• Task to complete: Give back the exact lines spanning from the line with "drive_magnets();" to the line with "bpy.data.objects.remove(obj)", with both of those lines included and no others.

Start

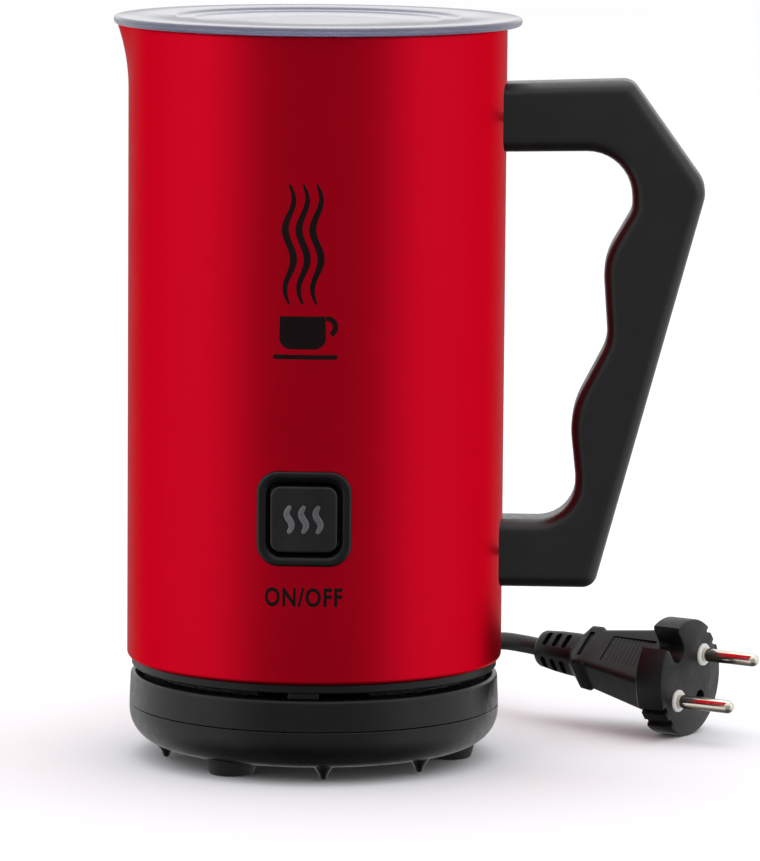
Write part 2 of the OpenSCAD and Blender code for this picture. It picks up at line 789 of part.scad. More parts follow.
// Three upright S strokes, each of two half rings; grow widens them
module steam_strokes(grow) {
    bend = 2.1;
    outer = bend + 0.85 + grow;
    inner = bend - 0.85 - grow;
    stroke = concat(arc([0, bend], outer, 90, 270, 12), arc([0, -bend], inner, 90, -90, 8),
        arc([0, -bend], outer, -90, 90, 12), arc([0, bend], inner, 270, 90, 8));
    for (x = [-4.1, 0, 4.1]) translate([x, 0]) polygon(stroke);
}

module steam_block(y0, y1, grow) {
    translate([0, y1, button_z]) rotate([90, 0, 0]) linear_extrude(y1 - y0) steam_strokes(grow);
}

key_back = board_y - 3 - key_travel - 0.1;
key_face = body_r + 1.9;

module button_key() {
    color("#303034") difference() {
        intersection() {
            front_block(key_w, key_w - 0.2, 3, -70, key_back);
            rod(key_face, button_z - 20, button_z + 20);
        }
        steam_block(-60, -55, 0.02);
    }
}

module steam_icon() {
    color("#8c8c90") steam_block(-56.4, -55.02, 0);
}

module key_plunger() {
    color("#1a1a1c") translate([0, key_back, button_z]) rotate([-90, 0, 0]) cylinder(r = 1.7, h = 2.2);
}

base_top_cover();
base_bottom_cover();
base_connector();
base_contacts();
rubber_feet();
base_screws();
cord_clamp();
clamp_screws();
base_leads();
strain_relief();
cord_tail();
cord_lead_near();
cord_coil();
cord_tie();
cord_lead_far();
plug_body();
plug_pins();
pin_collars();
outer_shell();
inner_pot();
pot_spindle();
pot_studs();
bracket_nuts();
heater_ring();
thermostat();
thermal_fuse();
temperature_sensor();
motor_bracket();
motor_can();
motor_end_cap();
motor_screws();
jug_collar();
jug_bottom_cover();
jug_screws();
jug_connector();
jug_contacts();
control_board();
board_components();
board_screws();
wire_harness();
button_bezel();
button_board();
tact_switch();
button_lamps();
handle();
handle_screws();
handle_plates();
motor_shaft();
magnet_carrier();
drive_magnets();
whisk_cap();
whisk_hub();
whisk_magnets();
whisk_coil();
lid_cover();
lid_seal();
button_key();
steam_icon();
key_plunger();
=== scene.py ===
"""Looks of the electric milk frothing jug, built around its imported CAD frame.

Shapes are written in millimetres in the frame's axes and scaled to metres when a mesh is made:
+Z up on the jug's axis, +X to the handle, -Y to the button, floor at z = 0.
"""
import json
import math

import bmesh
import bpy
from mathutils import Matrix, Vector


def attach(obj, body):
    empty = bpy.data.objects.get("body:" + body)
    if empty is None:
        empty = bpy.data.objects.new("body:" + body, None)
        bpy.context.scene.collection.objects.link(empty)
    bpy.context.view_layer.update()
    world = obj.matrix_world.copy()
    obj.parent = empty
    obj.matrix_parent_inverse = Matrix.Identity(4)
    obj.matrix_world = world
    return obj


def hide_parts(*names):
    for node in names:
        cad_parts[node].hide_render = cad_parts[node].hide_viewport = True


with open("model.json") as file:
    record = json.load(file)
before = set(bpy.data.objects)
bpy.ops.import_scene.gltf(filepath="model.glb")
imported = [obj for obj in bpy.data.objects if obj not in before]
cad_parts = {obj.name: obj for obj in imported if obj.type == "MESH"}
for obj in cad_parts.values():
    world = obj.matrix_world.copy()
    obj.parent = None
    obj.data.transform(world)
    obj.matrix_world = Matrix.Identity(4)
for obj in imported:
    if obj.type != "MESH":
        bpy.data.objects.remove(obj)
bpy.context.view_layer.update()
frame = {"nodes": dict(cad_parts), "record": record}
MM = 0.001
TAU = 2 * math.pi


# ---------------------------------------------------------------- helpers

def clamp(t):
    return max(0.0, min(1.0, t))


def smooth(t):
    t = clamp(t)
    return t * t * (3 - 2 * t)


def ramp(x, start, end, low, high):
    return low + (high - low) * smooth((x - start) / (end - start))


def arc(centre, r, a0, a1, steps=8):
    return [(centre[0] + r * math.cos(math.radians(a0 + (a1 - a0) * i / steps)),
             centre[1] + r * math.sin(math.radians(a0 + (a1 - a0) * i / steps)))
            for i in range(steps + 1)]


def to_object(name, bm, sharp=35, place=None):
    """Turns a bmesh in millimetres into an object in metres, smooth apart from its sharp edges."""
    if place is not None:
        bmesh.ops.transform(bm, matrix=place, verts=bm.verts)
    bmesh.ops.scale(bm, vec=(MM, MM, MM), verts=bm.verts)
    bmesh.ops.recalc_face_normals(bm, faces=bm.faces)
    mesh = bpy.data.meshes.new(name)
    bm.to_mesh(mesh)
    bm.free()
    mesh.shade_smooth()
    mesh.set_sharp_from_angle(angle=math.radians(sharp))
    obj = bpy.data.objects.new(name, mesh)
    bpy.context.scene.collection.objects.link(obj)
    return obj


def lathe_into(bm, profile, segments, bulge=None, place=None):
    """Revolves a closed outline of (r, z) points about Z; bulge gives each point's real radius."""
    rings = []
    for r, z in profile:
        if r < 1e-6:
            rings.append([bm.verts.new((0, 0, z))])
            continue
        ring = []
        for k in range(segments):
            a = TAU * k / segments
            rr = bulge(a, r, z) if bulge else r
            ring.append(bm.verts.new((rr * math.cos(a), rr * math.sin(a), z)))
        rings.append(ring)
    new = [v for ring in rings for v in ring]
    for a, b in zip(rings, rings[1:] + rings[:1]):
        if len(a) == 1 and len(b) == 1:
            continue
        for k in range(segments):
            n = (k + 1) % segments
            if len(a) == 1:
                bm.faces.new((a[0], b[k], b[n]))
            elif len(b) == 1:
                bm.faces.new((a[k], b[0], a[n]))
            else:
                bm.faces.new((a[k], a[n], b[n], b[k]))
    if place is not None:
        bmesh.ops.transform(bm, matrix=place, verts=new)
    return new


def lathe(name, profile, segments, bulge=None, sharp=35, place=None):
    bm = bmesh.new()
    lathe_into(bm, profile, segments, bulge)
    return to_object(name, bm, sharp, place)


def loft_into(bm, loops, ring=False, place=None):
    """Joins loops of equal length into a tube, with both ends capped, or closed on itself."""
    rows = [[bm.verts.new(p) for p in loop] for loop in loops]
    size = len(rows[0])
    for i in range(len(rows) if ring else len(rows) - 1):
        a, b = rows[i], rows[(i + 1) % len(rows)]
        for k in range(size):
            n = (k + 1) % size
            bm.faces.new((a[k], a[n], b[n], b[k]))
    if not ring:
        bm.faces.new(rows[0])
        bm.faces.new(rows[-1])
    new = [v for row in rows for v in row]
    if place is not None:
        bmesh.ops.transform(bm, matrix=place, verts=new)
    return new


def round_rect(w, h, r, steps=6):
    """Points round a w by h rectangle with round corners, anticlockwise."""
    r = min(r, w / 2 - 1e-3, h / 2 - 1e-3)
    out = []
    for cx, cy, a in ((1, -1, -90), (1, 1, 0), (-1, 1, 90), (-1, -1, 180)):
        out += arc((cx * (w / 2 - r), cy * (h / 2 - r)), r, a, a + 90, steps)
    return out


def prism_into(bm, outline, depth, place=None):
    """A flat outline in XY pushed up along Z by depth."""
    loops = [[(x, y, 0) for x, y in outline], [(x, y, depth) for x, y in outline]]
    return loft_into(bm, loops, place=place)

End

• Finished exercise:
drive_magnets();
whisk_cap();
whisk_hub();
whisk_magnets();
whisk_coil();
lid_cover();
lid_seal();
button_key();
steam_icon();
key_plunger();
=== scene.py ===
"""Looks of the electric milk frothing jug, built around its imported CAD frame.

Shapes are written in millimetres in the frame's axes and scaled to metres when a mesh is made:
+Z up on the jug's axis, +X to the handle, -Y to the button, floor at z = 0.
"""
import json
import math

import bmesh
import bpy
from mathutils import Matrix, Vector


def attach(obj, body):
    empty = bpy.data.objects.get("body:" + body)
    if empty is None:
        empty = bpy.data.objects.new("body:" + body, None)
        bpy.context.scene.collection.objects.link(empty)
    bpy.context.view_layer.update()
    world = obj.matrix_world.copy()
    obj.parent = empty
    obj.matrix_parent_inverse = Matrix.Identity(4)
    obj.matrix_world = world
    return obj


def hide_parts(*names):
    for node in names:
        cad_parts[node].hide_render = cad_parts[node].hide_viewport = True


with open("model.json") as file:
    record = json.load(file)
before = set(bpy.data.objects)
bpy.ops.import_scene.gltf(filepath="model.glb")
imported = [obj for obj in bpy.data.objects if obj not in before]
cad_parts = {obj.name: obj for obj in imported if obj.type == "MESH"}
for obj in cad_parts.values():
    world = obj.matrix_world.copy()
    obj.parent = None
    obj.data.transform(world)
    obj.matrix_world = Matrix.Identity(4)
for obj in imported:
    if obj.type != "MESH":
        bpy.data.objects.remove(obj)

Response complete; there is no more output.